Last week Australia’s peak vaccine advisory group gave the green light for a third “booster” dose of the vaccine for half a million Australians. The shots will commence next Monday. A decision on booster shots for the rest of the Australian population is expected before the end of the month. New Zealanders are yet to hear from the Ministry of Health on third doses. It is time we did – especially when critical border and health workers were vaccinated seven or eight months ago.

Pressures at New Zealand’s international border will soon take care of themselves. On New Zealand’s current trajectory, double vaccinated arrivals, tested before setting off on their journeys, will pose no more risk than people exiting a local shopping mall. For those Kiwis trapped offshore – or those here cut off from their families overseas – that time cannot come quickly enough. Nevertheless, to guard against the risk of a more dangerous strain than Delta, the Government must urgently construct purpose-built MIQ facilities outside Auckland’s CBD.

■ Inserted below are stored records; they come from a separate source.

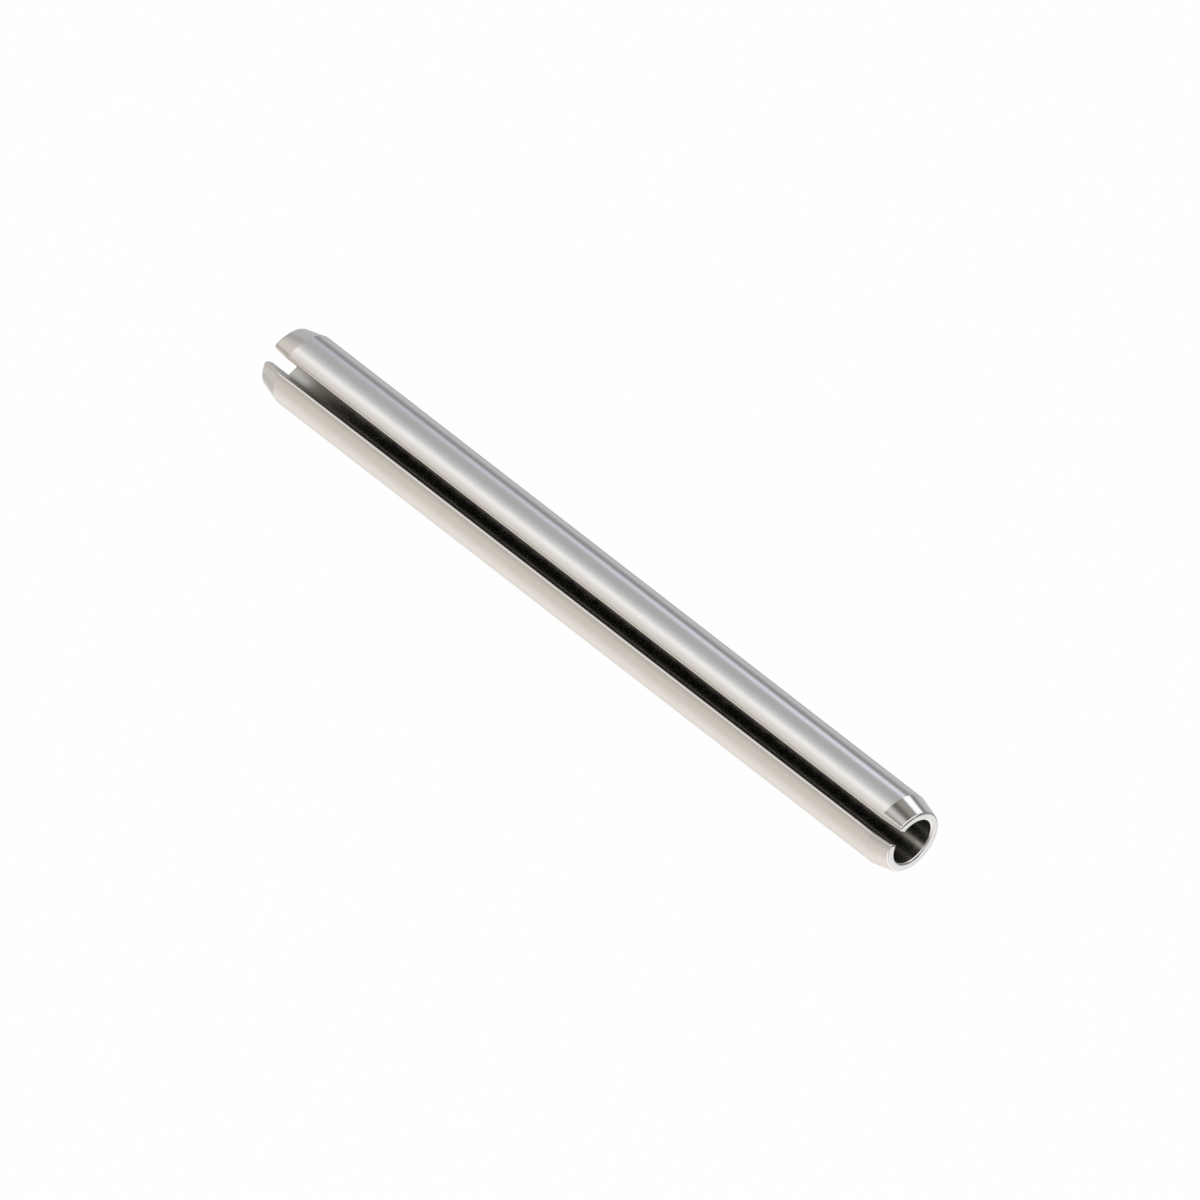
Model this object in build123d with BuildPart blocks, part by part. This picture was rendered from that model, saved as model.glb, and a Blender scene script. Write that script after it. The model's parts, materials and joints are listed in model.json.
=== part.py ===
from build123d import *
from math import radians, tan
import os

# Slotted spring pin, also called a roll pin, in its free state before it is driven.
# Spring steel strip is rolled into a C about the X axis, which leaves a parallel seam
# open from end to end. Both ends are tapered, so that either can lead into a hole.
# Driving the pin closes the seam a little, and the spring of the wall then grips.
#
# Frame: the origin is on the pin's axis, halfway along it. +X runs along the pin, and
# +Z points out through the seam, so the pin lies along X with its heavier side down.

# Driving dimensions, in millimetres and degrees
length = 41.3            # end face to end face, 1-5/8 inch
free_diameter = 3.74     # outside diameter, for a 9/64 inch hole
strip_thickness = 0.72   # the rolled strip, which is the wall of the tube
seam_width = 0.68        # gap between the two lips
taper_length = 1.1       # each lead-in, measured along the axis
taper_angle = 15         # slope of each lead-in to the axis
lip_radius = 0.15        # rounded outer edge of each lip, carried down the tapers
end_radius = 0.12        # rounded edges of each end face, outside, bore and seam walls

# The wall in half section
outer_radius = free_diameter / 2
bore_radius = outer_radius - strip_thickness
nose_radius = outer_radius - taper_length * tan(radians(taper_angle))
end_x = length / 2
shoulder_x = end_x - taper_length

with BuildPart() as spring_pin:
    # Tube: the wall's half section, with a taper at each end, turned about the X axis
    with BuildSketch(Plane.XZ):
        with BuildLine():
            Polyline(
                (-end_x, bore_radius),
                (-end_x, nose_radius),
                (-shoulder_x, outer_radius),
                (shoulder_x, outer_radius),
                (end_x, nose_radius),
                (end_x, bore_radius),
                close=True,
            )
        make_face()
    revolve(axis=Axis.X)

    # Seam: a parallel slot through the upper wall only, from the bore to the outside
    with BuildSketch(Plane.XY):
        Rectangle(length, seam_width)
    extrude(amount=free_diameter, mode=Mode.SUBTRACT)

    # Lips: the outer edges of the seam walls, straight along the pin and then curved
    # down each taper. They are the two highest groups of edges on those walls.
    seam_walls = spring_pin.faces().filter_by(Axis.Y)
    taper_edges, straight_edges = seam_walls.edges().group_by(Axis.Z)[-2:]
    fillet(taper_edges + straight_edges, radius=lip_radius)

    # Ends: tumbling has rounded every edge of the two C-shaped faces
    end_faces = spring_pin.faces().filter_by(Axis.X)
    fillet(end_faces.edges(), radius=end_radius)

spring_pin.part.label = "spring_pin"

os.makedirs("parts", exist_ok=True)
export_step(spring_pin.part, "parts/spring_pin.step")
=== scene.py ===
import json
import math

import bpy
from mathutils import Matrix, Vector


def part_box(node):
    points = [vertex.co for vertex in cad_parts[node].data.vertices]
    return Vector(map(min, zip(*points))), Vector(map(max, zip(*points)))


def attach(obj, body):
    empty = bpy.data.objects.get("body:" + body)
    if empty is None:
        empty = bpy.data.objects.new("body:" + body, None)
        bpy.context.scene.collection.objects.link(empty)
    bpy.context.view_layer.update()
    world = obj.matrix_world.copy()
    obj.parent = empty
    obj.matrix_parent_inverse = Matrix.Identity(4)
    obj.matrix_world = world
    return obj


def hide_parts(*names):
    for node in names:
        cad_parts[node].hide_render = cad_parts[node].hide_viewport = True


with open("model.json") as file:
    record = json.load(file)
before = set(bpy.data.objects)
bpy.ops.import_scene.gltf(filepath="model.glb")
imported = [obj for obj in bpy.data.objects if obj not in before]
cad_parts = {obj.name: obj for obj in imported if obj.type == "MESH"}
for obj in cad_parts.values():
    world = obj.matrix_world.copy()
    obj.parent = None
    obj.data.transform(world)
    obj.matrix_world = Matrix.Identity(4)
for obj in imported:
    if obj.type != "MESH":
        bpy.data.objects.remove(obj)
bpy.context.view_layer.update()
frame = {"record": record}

# ---------------------------------------------------------------------------------
# The slotted spring pin: strip of hardened spring steel, rolled into a C-shaped tube.
# Both ends are turned to a taper, and the edges of the strip and of the ends are
# rounded by tumbling. Its shape follows one rule, a C-section carried along the axis.
# ---------------------------------------------------------------------------------

MM = 0.001
mounts = {mount["name"]: mount for mount in frame["record"]["mounts"]}
pin_low, pin_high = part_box("spring_pin")
half_length = (pin_high.x - pin_low.x) / 2
outer_radius = mounts["shank"]["dims"]["r_mm"] * MM
bore_radius = mounts["bore"]["dims"]["r_mm"] * MM
taper_length = half_length - mounts["shank"]["dims"]["length_mm"] * MM / 2
taper_angle = math.radians(15)
half_seam = 0.68 * MM / 2
lip_radius = 0.15 * MM
end_radius = 0.14 * MM
crease_angle = math.radians(12)

# Steps of the C-section, from the bottom of the pin round one side to the bore's bottom
outer_steps, lip_steps, wall_steps, bore_steps = 64, 10, 3, 44
# Steps along the pin, from its middle to one end
straight_steps, taper_steps, edge_steps = 16, 6, 12
# Steps into the rounded end edges that the painted shade of the bore still covers
painted_shade_edge_steps = 2
section_steps = outer_steps + lip_steps + wall_steps + bore_steps
end_steps = straight_steps + taper_steps + edge_steps


def add(tree, kind, inputs=(), **settings):
    """Adds a node; an input is a value, a socket, or a node, which gives its first output."""
    node = tree.nodes.new(kind)
    for name, value in settings.items():
        setattr(node, name, value)
    pairs = inputs.items() if isinstance(inputs, dict) else enumerate(inputs)
    for key, value in pairs:
        if isinstance(value, bpy.types.Node):
            value = value.outputs[0]
        if isinstance(value, bpy.types.NodeSocket):
            tree.links.new(value, node.inputs[key])
        elif value is not None:
            node.inputs[key].default_value = value
    return node


def linear(hex_colour):
    """An sRGB hex colour as linear RGBA."""
    channels = [int(hex_colour[i : i + 2], 16) / 255 for i in (0, 2, 4)]
    return [c / 12.92 if c <= 0.04045 else ((c + 0.055) / 1.055) ** 2.4 for c in channels] + [1.0]


def tumbled_spring_steel():
    """Cold-rolled strip, tumbled after hardening: a satin grey with a soft, slightly uneven shine."""
    grain, wave = 0.12 * MM, 0.9 * MM
    grain_height, wave_height = 0.00025 * MM, 0.003 * MM
    material = bpy.data.materials.new("tumbled_spring_steel")
    material.use_nodes = True
    tree = material.node_tree
    tree.nodes.clear()
    place = add(tree, "ShaderNodeTexCoord").outputs["Object"]
    grains = add(tree, "ShaderNodeTexNoise", {"Vector": place, "Scale": 1 / grain, "Detail": 3.0})
    waves = add(tree, "ShaderNodeTexNoise", {"Vector": place, "Scale": 1 / wave, "Detail": 2.0})
    roughness = add(
        tree, "ShaderNodeMapRange",
        {"Value": grains, "From Min": 0.3, "From Max": 0.7, "To Min": 0.08, "To Max": 0.15},
    )
    rolled = add(tree, "ShaderNodeBump", {"Strength": 1.0, "Distance": wave_height, "Height": waves})
    pitted = add(
        tree, "ShaderNodeBump",
        {"Strength": 1.0, "Distance": grain_height, "Height": grains, "Normal": rolled},
    )
    colour = add(
        tree, "ShaderNodeMix",
        {"Factor": waves, 6: linear("D2CDC8"), 7: linear("D6D1CE")}, data_type="RGBA",
    ).outputs[2]
    shader = add(
        tree, "ShaderNodeBsdfPrincipled",
        {"Base Color": colour, "Metallic": 1.0, "Roughness": roughness, "Normal": pitted},
    )
    add(tree, "ShaderNodeOutputMaterial", [shader])
    return material


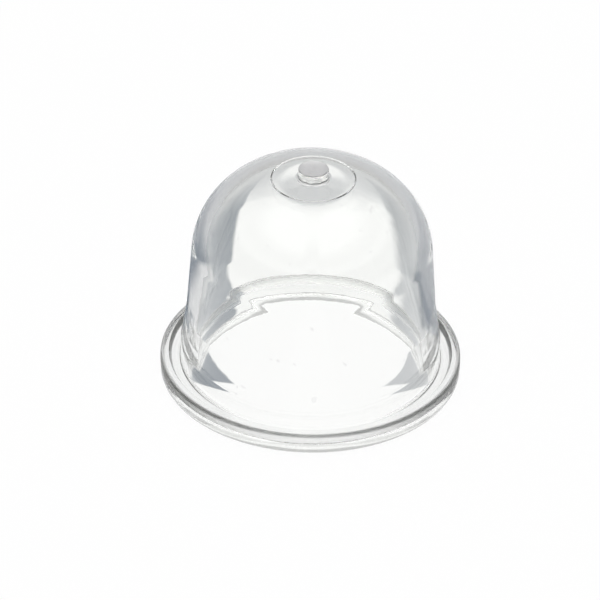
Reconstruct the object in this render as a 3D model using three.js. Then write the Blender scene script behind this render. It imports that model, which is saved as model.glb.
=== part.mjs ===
// Clear primer bulb: one moulded piece, a thin-walled dome on a round flange.
// Millimetres, +Z up, origin at the centre of the flange's underside.
import * as THREE from 'three';

// Flange, with a raised bead round its rim
const flangeRadius = 11.0;
const flangeThickness = 1.33;
const beadHeight = 0.37; // above the flange
const beadWidth = 0.62; // across the flat top and its outer round
const beadSlope = 0.22; // width of the sloping inner side
const beadRound = 0.28;
const flangeFootRound = 0.3;

// Collar, the thicker foot of the dome
const collarRadius = 9.5;
const collarHeight = 3.1;
const collarFillet = 0.6;
const collarTaperRound = 0.8;

// Dome outside
const wallFootHeight = 5.6; // where the collar's taper has run out
const wallStep = 0.4; // how far the wall stands in from the collar there
const wallDraft = THREE.MathUtils.degToRad(3.76);
const shoulderRadius = 6.64;
const domeHeight = 16.74; // where the shoulder's round levels off

// Disc at the top, set off by a fine groove, with the cut stub of the moulding gate
const discRadius = 3.1;
const discRise = 0.2; // from the disc's edge to the foot of the stub
const grooveWidth = 0.14;
const grooveDepth = 0.06;
const gateRadius = 1.1;
const gateHeight = 0.69; // above its own foot
const gateRound = 0.08;
const gateFillet = 0.2;

// Cavity
const wallThickness = 1.05;
const mouthRound = 0.15;

// Facets of the model
const turns = 72;
const shoulderSteps = 11;
const cornerStep = THREE.MathUtils.degToRad(32);

// Outside wall: radius at a height, leaning in by the draft
const wallFootRadius = collarRadius - wallStep;
const wallRadiusAt = (height) => wallFootRadius - (height - wallFootHeight) * Math.tan(wallDraft);

// Shoulder: one arc, tangent to the wall and to the level of the dome's top
const shoulderHeight = domeHeight - shoulderRadius;
const shoulderCentre = wallRadiusAt(shoulderHeight) - shoulderRadius / Math.cos(wallDraft);
const discEdgeAngle = Math.acos((discRadius - shoulderCentre) / shoulderRadius);
const discEdgeHeight = shoulderHeight + shoulderRadius * Math.sin(discEdgeAngle);
const gateFootHeight = discEdgeHeight + discRise;

// Cavity wall: the outside wall less the thickness, carried on down to the mouth with the same draft
const mouthRadius = wallRadiusAt(0) - wallThickness / Math.cos(wallDraft);
const cavityShoulderRadius = shoulderRadius - wallThickness;
const cavityTop = shoulderHeight + cavityShoulderRadius;

// Points of an arc round a centre, from one angle to another
function arcPoints(centreR, centreZ, radius, from, to, steps) {
  const points = [];
  for (let i = 0; i <= steps; i += 1) {
    const angle = from + ((to - from) * i) / steps;
    const r = centreR + radius * Math.cos(angle);
    const z = centreZ + radius * Math.sin(angle);
    points.push(new THREE.Vector2(r, z));
  }
  return points;
}

// Outline through corners [r, z, round]: a round becomes an arc tangent to both sides,
// no larger than the sides allow
function roundedCorners(corners) {
  const points = [];
  corners.forEach(([r, z, round = 0], i) => {
    const corner = new THREE.Vector2(r, z);
    if (round === 0 || i === 0 || i === corners.length - 1) {
      points.push(corner);
      return;
    }
    const before = new THREE.Vector2(corners[i - 1][0], corners[i - 1][1]).sub(corner);
    const after = new THREE.Vector2(corners[i + 1][0], corners[i + 1][1]).sub(corner);
    const half = before.angleTo(after) / 2;
    const room = Math.min(before.length(), after.length()) * 0.49;
    const cut = Math.min(round / Math.tan(half), room);
    const radius = cut * Math.tan(half);
    before.normalize();
    after.normalize();
    const middle = before.clone().add(after).normalize();
    const centre = corner.clone().addScaledVector(middle, radius / Math.sin(half));
    const start = corner.clone().addScaledVector(before, cut).sub(centre).angle();
    const end = corner.clone().addScaledVector(after, cut).sub(centre).angle();
    const full = 2 * Math.PI;
    const sweep = ((((end - start + Math.PI) % full) + full) % full) - Math.PI;
    const steps = Math.max(2, Math.ceil(Math.abs(sweep) / cornerStep));
    points.push(...arcPoints(centre.x, centre.y, radius, start, start + sweep, steps));
  });
  return points;
}

// Outside: gate stub, disc and groove, dome, collar, flange with its bead, and the underside
function outsideOutline() {
  const gateTop = gateFootHeight + gateHeight;
  const top = roundedCorners([
    [0, gateTop],
    [gateRadius, gateTop, gateRound],
    [gateRadius, gateFootHeight, gateFillet],
    [discRadius - grooveWidth, discEdgeHeight],
    [discRadius - grooveWidth / 2, discEdgeHeight - grooveDepth],
    [discRadius, discEdgeHeight],
  ]);
  const shoulder = arcPoints(
    shoulderCentre, shoulderHeight, shoulderRadius, discEdgeAngle, wallDraft, shoulderSteps,
  );
  const beadTop = flangeThickness + beadHeight;
  const beadInner = flangeRadius - beadWidth;
  const foot = roundedCorners([
    [wallRadiusAt(shoulderHeight), shoulderHeight],
    [wallFootRadius, wallFootHeight, collarTaperRound],
    [collarRadius, collarHeight, collarTaperRound],
    [collarRadius, flangeThickness, collarFillet],
    [beadInner - beadSlope, flangeThickness],
    [beadInner, beadTop],
    [flangeRadius, beadTop, beadRound],
    [flangeRadius, 0, flangeFootRound],
    [mouthRadius, 0],
  ]);
  return [...top, ...shoulder.slice(1), ...foot.slice(1, -1)];
}

// Inside: mouth, leaning cavity wall, shoulder and the flat under the disc
function insideOutline() {
  const foot = roundedCorners([
    [flangeRadius, 0],
    [mouthRadius, 0, mouthRound],
    [shoulderCentre + cavityShoulderRadius / Math.cos(wallDraft), shoulderHeight],
  ]);
  const shoulder = arcPoints(
    shoulderCentre, shoulderHeight, cavityShoulderRadius, wallDraft, Math.PI / 2, shoulderSteps,
  );
  return [...foot.slice(1, -1), ...shoulder, new THREE.Vector2(0, cavityTop)];
}

// The outline turned round the axis, stood up so that the axis is +Z
function bulbGeometry() {
  const outline = [...outsideOutline(), ...insideOutline()].reverse();
  const geometry = new THREE.LatheGeometry(outline, turns);
  geometry.rotateX(Math.PI / 2);
  return geometry;
}

const clearPlastic = new THREE.MeshStandardMaterial({
  color: 0xeef0ec,
  roughness: 0.08,
  metalness: 0,
  transparent: true,
  opacity: 0.45,
});

const primerBulb = new THREE.Mesh(bulbGeometry(), clearPlastic);
primerBulb.name = 'primer_bulb';

const part = new THREE.Group();
part.add(primerBulb);

export default part;
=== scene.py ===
# Clear primer bulb: a moulded dome on a round beaded flange, with the cut stub of its gate.
# Metres, +Z up, origin at the centre of the flange's underside.
import math

import bmesh
import bpy
from bpy.props import FloatProperty, FloatVectorProperty, IntProperty, PointerProperty
from mathutils import Matrix, Vector


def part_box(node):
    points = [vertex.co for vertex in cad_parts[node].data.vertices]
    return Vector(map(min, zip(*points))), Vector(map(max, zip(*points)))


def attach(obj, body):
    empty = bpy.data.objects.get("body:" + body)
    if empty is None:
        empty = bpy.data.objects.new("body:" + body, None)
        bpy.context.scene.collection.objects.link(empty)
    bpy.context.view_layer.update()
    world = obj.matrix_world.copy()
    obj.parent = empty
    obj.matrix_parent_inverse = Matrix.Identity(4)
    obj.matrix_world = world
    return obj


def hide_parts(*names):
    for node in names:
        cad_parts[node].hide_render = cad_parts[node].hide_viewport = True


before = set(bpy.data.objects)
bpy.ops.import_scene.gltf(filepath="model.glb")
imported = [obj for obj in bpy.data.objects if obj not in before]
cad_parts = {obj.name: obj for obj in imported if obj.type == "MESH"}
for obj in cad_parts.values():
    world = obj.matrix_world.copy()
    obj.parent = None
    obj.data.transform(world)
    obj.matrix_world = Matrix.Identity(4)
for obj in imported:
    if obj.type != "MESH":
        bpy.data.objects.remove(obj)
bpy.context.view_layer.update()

bl_info = {
    "name": "Primer bulb",
    "version": (1, 0, 0),
    "blender": (4, 5, 0),
    "location": "View3D > Sidebar > Primer bulb",
    "description": "Builds a clear moulded primer bulb and the studio that shows it",
    "category": "Add Mesh",
}

NODE = "primer_bulb"
BODY = "root"
CAD_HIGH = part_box(NODE)[1]
MM = 0.001

# Edges that turn by more than CREASE are crisp; points closer than MERGE become one
CREASE = math.radians(28.0)
MERGE = 1e-7
SEAM = 0.1 * MM  # between the ends of the two outlines, on the underside

# Surface of the plastic. Each wave, and the tear of the stub, has a size across and a height
TRANSMISSION = 0.98
WAVES = ((1.6 * MM, 0.004 * MM), (0.45 * MM, 0.0012 * MM))
TEAR = (0.25 * MM, 0.02 * MM)
SPECK_SIZE = 0.7 * MM
SPECK_LEVELS = (0.74, 0.78)
SPECK_STRENGTH = 0.35
CUT_STRENGTH = 0.9
STUB_ROUGHNESS = 0.08
CUT_ROUGHNESS = 0.4
RIM_ROUGHNESS = 0.45

# Where the stub, its cut face, the matt rim and the matt slope of the bead start and end
STUB_REACH = (1.35 * MM, 1.45 * MM)
STUB_HEIGHTS = (16.9 * MM, 17.0 * MM)
CUT_HEIGHTS = (17.46 * MM, 17.53 * MM)
RIM_REACH = (10.66 * MM, 10.76 * MM)
RIM_HEIGHTS = (1.02 * MM, 1.1 * MM)
SLOPE_INNER = (10.12 * MM, 10.15 * MM)
SLOPE_OUTER = (10.4 * MM, 10.43 * MM)
SLOPE_HEIGHTS = (1.34 * MM, 1.37 * MM)

# The floor is white to the camera. The glass shows it white under and behind the bulb, and greyer
# beside and beyond, in painted shade. The white strip's half width goes from the first to the
# second over WIDENS
CAMERA_GLOW = 0.94
WHITE_LEFT = (5.2 * MM, 7.9 * MM)
WHITE_RIGHT = (5.4 * MM, 8.2 * MM)
WIDENS = (7.5 * MM, 11.5 * MM)

# Where each painted shade of the floor starts and ends, and its brightness
BACK = (25 * MM, 34 * MM)
FRONT = (-5 * MM, -2 * MM)
FAR = (20 * MM, 60 * MM)
MOUTH = (8.5 * MM, 8.8 * MM)
MOUTH_TAILS = (8.2 * MM, 8.5 * MM)
LEFT_EDGE = (-0.7 * MM, 0.0)
LEFT_BEHIND = (4 * MM, 6 * MM)
PATCH_ACROSS = (-14 * MM, -11 * MM)
PATCH_ALONG = (9 * MM, 16 * MM)
RIGHT_EDGE = (0.0, 2 * MM)
RIGHT_WIDE = (10.5 * MM, 13 * MM)
RIGHT_BEHIND = (7 * MM, 10 * MM)
RIGHT_BESIDE = (3.5 * MM, 6 * MM)
BACK_SHADE_LEVEL = 0.6
FRONT_SHADE_LEVEL = 0.9
LEFT_SHADE_LEVELS = {"beside": 0.92, "behind": 0.26, "far": 0.62, "patch": 0.75}
RIGHT_SHADE_LEVELS = {"beside": 0.92, "close": 0.45, "wide": 0.3, "behind": 0.46, "far": 0.62}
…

The pressure to get children back to school in Auckland, the Waikato and Northland is acute. So is the need to relax the stranglehold that Alert Level 3 has on the retail, hospitality and personal services sectors.

The pressure is also high for Aucklanders generally.  The social, mental and economic effects of cooping up nearly a third of the country’s population for this long cannot be overestimated.

To address these pressures, the Government must set some objective targets and deadlines: targets for vaccination levels and deadlines for freedom.

Other countries have done just this.  If the latest lockdown has taught the Government anything, it is that New Zealand should be no exception.